Another senior European diplomat said he was "deeply shocked" by the claim, which came on the heels of the collapse of the Katharine Gun court case into the bugging of six "undecided" Security Council members by the US and Britain in the critical days before the Iraq war. The diplomat said: "It's the fact that it's the coalition [US and Britain] sharing the task once again. It's one thing to bug six ambassadors, but it's another to do it to the UN secretary general. There's going to be uproar in public opinion here."

Ms Short did not explain how the alleged eavesdropping had been organised in Mr Annan's office: It is not known whether she was referring to a conventional telephone wiretap, a bugging device placed in his office, or a sophisticated satellite intercept. But she did say that, "in the case of Kofi's office, it's been done for some time".

The UN said yesterday that UN security staff regularly "swept" the secretary general's office for bugs to prevent intercepts of sensitive information. But "frankly we're out of our league," said a senior UN official. Electronic eavesdropping is not the only tool available to the intelligence services. At the UN, their weapon of choice must be human intelligence.

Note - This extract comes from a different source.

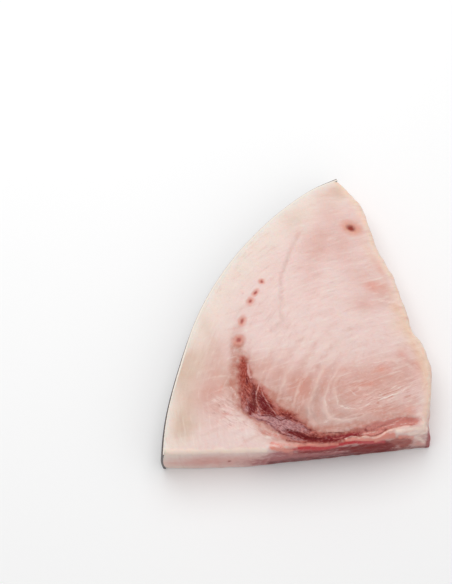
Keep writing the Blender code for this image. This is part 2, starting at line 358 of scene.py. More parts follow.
# %% [markdown]
# ## A slab of meat
#
# The upper face is a grid, stretched so that its border follows the rounded rim: each inner point is
# blended from the four sides, which is how a boat builder lofts a panel between its edges. The rim's
# edges are then extruded down, level by level, to make the wall. A second grid closes the underside.

# %% Build a slab from its outline


def stretch(corner_ring, columns, rows, u, v):
    """Blend the four sides of a ring over a grid: u runs along the first side, v along the second."""
    front = corner_ring[: columns + 1]
    right = corner_ring[columns : columns + rows + 1]
    back = corner_ring[columns + rows : 2 * columns + rows + 1][::-1]
    left = np.concatenate([corner_ring[2 * columns + rows :], corner_ring[:1]])[::-1]
    i, j = np.rint(u * columns).astype(int), np.rint(v * rows).astype(int)
    u, v = u[:, None], v[:, None]
    ruled = front[i] * (1 - v) + back[i] * v + left[j] * (1 - u) + right[j] * u
    low = front[0] * (1 - u) + front[-1] * u
    return ruled - low * (1 - v) - (back[0] * (1 - u) + back[-1] * u) * v


def add_face(mesh, columns, rows, ring):
    """Add a grid whose border is the ring. Return its vertices and the station of each border vertex."""
    made = bmesh.ops.create_grid(mesh, x_segments=columns, y_segments=rows, size=1)["verts"]
    uv = (np.array([vert.co.xy for vert in made]) + 1) / 2
    places = stretch(ring, columns, rows, uv[:, 0], uv[:, 1])
    stations = {}
    for vert, (u, v) in zip(made, uv):
        i, j = round(u * columns), round(v * rows)
        if j == 0:
            stations[vert] = i
        elif i == columns:
            stations[vert] = columns + j
        elif j == rows:
            stations[vert] = 2 * columns + rows - i
        elif i == 0:
            stations[vert] = 2 * (columns + rows) - j
    return made, places, stations


def slab(walks, columns, rows, levels):
    """Build a closed slab inside the walks: its upper face, its walls level by level, its underside."""
    mesh = bmesh.new()
    height, inset = levels[0]
    made, places, ring = add_face(mesh, columns, rows, wall_ring(walks, height, inset))
    places[:, 2] = height + relief(places)
    for vert, place in zip(made, places):
        vert.co = place
    for height, inset in levels[1:]:
        rim = [edge for edge in mesh.edges if edge.is_boundary]
        extruded = bmesh.ops.extrude_edge_only(mesh, edges=rim)["geom"]
        level = wall_ring(walks, height, inset)
        lower = {}
        for vert in (item for item in extruded if isinstance(item, bmesh.types.BMVert)):
            above = next(e.other_vert(vert) for e in vert.link_edges if e.other_vert(vert) in ring)
            lower[vert] = ring[above]
            vert.co = level[ring[above]]
        ring = lower
    made, places, _ = add_face(mesh, columns, rows, level)
    for vert, place in zip(made, places):
        vert.co = place
    bmesh.ops.remove_doubles(mesh, verts=[*made, *ring], dist=0.001)
    bmesh.ops.recalc_face_normals(mesh, faces=mesh.faces)
    return mesh


def as_piece(name, mesh):
    """Write a bmesh in millimetres to an object in metres."""
    bmesh.ops.scale(mesh, vec=(MM, MM, MM), verts=mesh.verts)
    data = bpy.data.meshes.new(name)
    mesh.to_mesh(data)
    mesh.free()
    piece = bpy.data.objects.new(name, data)
    bpy.context.scene.collection.objects.link(piece)
    return piece


# %% [markdown]
# ## The flesh and its slot
#
# The pale flesh is one block, about 0.7 mm from point to point, so that a face 150 mm long shows lumps a
# few millimetres wide. The slot for the red muscle could be modelled into the grid, but a Boolean cuts it
# cleanly with a column of the crescent's outline. The red muscle is a slab of its own with a finer grid,
# because its streaks are the finest drawing on the steak.

# %% Flesh, red muscle and skin as meshes
FLESH_GRID = (168, 192)
BLOOD_GRID = (28, 330)
BLOOD_GROWTH = 0.04  # the red muscle is this much larger than its slot, so that no gap shows
SKIN_STEPS, SKIN_LEVELS = 300, 9


def blood_walks(out):
    """The crescent's four sides, grown outwards by a little."""
    ends = np.array([INNER_LINE[0], OUTER_LINE[0]]), np.array([OUTER_LINE[-1], INNER_LINE[-1]])
    columns, rows = BLOOD_GRID
    sides = [(ends[0], columns), (OUTER_LINE, rows), (ends[1], columns), (INNER_LINE[::-1], rows)]
    walks = [walk("blood", line, steps) for line, steps in sides]
    return [(side, points + way * out, way) for side, points, way in walks]


def make_flesh():
    columns, rows = FLESH_GRID
    angles = np.linspace(TIP_ANGLE, FRONT_ANGLE, 400)
    walks = [
        walk("front", FRONT_LINE, columns),
        walk("medial", MEDIAL_LINE, rows),
        walk("flank", on_flank(angles, SKIN_THICKNESS), columns + rows),
    ]
    flesh = as_piece("raw_flesh", slab(walks, columns, rows, edge_levels(TOP_RIM, FOOT_RIM, 17)))
    mesh = bmesh.new()
    outline = np.concatenate([points[:-1] for _, points, _ in blood_walks(0.0)])
    base = mesh.faces.new([mesh.verts.new((*point, -10)) for point in outline])
    column = bmesh.ops.extrude_face_region(mesh, geom=[base])["geom"]
    upper = [item for item in column if isinstance(item, bmesh.types.BMVert)]
    bmesh.ops.translate(mesh, verts=upper, vec=(0, 0, 50))
    bmesh.ops.recalc_face_normals(mesh, faces=mesh.faces)
    cutter = as_piece("slot_cutter", mesh)
    slot = flesh.modifiers.new("slot", "BOOLEAN")
    slot.operation, slot.solver, slot.object = "DIFFERENCE", "MANIFOLD", cutter
    with bpy.context.temp_override(object=flesh, active_object=flesh):
        bpy.ops.object.modifier_apply(modifier=slot.name)
    bpy.data.objects.remove(cutter)
    return flesh


def make_red_muscle():
    columns, rows = BLOOD_GRID
    return as_piece("red_muscle", slab(blood_walks(BLOOD_GROWTH), columns, rows, edge_levels(0.02, 0.3, 12)))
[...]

Governments lobby hard to place their people in influential positions in the UN secretariat. The most sensitive jobs are the subject of the heaviest lobbying: At present, the head of UN political affairs is British; the head of peace-keeping is a French. Mr Annan's personal office includes his Pakistani "gatekeeper",Syed Iqbal Riza, a Frenchwoman and a Dane. These senior officials may have been targeted for bugging. While the fight goes on to place a nation's best diplomats in the UN secretariat, their spies are placing their own personnel too.

Some will be inside the UN secretariat, analysing the telegrams destined for Mr Annan's desk. Some may be "political officers" working for the UN weapons inspection agency. Others will be scattered throughout the diplomatic missions accredited to the UN. The extent of the infiltration is not known. It is only when the US expels a diplomat for spying, or when a spy is "outed" that the veil is lifted on such activities.

As Ms Short's allegations swirled around the UN building on the bank of New York's East River, several diplomats were sanguine about what would happen next. One diplomat said: "We'll handle this in the usual way: Kofi will ask for confirmation, he'll call in the Brits, he'll issue instructions to make sure something like this never happens again, and then we'll all go back to business as usual." Another diplomat, when asked what difference the latest spy scandal would make, said: "Nothing."